Sonderfrage: Große Unzufriedenheit mit Bundesregierung
100 Tage nach Start der neuen Bundesregierung zieht die Immobilienwirtschaft Bilanz: Nicht einmal ein Drittel der befragten Unternehmen sind zufrieden. Die überwiegende Mehrheit ist eher unzufrieden, 10 Prozent sogar sehr unzufrieden.
Bezüglich des Wohnungsbau-Turbos zeigen sich die Befragten skeptisch: Nur rund 5 Prozent erwarten, dass das Gesetz in seiner jetzigen Form den Wohnungsmarkt entspannen würde. Ein Fünftel erwartet eine erhöhte Baulandverfügbarkeit. Die überwiegende Mehrheit sieht keinen signifikanten Fortschritt.
„Der rechtssichere Gebäudetyp E lässt weiter auf sich warten. Auch die Überarbeitung der Technischen Anleitung ‚Lärm‘ ist noch immer nicht gekommen, die Förderbedingungen sind unsicher. Eine weitere Hängepartie ist Gift für die Wirtschaft. Wir brauchen jetzt entschlossenes und schnelles Handeln. Wohnungsbau muss in dieser Regierung oberste Priorität haben“, mahnt ZIA-Präsidentin Schöberl.

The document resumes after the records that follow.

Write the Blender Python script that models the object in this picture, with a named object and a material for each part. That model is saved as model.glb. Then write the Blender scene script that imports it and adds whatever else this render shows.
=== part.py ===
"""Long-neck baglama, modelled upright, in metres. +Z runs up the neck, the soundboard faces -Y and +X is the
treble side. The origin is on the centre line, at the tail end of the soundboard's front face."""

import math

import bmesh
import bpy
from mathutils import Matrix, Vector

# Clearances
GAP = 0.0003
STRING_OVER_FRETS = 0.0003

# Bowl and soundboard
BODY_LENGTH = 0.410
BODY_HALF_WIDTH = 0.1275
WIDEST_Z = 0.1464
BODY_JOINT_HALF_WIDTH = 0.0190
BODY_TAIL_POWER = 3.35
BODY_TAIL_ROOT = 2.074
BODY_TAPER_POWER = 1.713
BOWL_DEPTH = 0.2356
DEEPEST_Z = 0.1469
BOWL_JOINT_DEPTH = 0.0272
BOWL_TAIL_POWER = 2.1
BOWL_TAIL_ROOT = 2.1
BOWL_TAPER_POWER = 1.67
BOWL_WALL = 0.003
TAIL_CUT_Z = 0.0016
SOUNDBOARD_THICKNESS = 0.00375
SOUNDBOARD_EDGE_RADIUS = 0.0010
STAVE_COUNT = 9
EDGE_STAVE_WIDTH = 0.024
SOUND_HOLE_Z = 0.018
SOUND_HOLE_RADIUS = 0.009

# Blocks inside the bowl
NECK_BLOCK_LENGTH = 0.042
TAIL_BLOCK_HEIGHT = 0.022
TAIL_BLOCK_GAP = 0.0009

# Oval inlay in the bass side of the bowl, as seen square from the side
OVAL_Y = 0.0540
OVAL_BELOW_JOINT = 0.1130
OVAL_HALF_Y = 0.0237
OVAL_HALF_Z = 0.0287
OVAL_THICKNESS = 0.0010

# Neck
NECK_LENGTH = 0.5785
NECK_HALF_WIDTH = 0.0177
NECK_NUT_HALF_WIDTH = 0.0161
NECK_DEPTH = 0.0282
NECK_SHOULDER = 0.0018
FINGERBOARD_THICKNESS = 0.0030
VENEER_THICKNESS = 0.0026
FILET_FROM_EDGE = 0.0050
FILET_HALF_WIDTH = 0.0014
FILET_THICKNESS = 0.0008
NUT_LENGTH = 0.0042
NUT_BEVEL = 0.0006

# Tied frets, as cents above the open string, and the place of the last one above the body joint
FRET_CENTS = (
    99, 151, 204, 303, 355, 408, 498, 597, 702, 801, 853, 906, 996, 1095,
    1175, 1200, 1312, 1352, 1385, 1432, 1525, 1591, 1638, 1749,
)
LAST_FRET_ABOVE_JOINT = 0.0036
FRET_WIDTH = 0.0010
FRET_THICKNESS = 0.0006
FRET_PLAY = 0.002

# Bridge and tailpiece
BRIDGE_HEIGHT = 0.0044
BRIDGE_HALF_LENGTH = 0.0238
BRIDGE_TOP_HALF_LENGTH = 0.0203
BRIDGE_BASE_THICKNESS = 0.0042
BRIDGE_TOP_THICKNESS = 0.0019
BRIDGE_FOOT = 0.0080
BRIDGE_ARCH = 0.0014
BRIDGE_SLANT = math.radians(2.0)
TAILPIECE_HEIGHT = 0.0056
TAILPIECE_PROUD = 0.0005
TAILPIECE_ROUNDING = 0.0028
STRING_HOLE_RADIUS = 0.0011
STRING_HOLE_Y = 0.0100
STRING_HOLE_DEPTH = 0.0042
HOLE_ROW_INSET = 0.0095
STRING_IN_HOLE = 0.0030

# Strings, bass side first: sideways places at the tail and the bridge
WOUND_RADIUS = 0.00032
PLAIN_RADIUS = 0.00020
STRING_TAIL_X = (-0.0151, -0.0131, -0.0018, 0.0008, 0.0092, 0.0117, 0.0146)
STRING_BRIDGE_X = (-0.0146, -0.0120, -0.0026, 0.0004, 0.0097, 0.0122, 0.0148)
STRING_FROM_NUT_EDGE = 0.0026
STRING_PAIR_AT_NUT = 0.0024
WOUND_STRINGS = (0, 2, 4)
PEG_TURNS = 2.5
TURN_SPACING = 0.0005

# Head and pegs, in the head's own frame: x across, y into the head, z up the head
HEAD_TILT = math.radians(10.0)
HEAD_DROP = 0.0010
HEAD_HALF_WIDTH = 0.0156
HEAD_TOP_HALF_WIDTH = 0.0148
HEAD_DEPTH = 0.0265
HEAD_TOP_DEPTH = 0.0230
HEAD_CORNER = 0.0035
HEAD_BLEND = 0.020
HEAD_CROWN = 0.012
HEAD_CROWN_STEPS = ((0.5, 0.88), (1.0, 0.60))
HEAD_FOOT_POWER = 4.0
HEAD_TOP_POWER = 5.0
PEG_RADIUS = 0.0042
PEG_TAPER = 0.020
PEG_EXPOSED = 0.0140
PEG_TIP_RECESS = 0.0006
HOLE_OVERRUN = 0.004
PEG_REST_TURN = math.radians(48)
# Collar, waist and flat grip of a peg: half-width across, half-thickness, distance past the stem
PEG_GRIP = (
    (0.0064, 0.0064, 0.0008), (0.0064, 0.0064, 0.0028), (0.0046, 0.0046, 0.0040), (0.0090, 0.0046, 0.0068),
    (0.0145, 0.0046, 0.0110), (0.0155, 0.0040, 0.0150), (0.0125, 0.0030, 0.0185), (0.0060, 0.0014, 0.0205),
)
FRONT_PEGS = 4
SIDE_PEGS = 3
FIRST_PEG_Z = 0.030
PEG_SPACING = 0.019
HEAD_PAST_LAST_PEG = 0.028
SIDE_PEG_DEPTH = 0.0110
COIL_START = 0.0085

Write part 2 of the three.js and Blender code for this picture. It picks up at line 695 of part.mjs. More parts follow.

Prof. Dr. Michael Voigtländer, Leiter Internationale Wirtschaftspolitik, Finanz- und Immobilienmärkte beim IW, zu den Signalen der Befragung: „Die Ernüchterungin der Branche ist spürbar. Nach den ersten optimistischen Signalen im Sommer zeigt sich: Ohne konkrete politische Taten bleiben Stimmungsaufhellungen kurzlebig. Die Immobilienwirtschaft braucht jetzt verlässliche Rahmenbedingungen und weniger Ankündigungspolitik.“
Die Branche erwartet mehr Rückenwind, etwa durch Reformen bei den KfW-Programmen, die bislang aber ausgeblieben sind.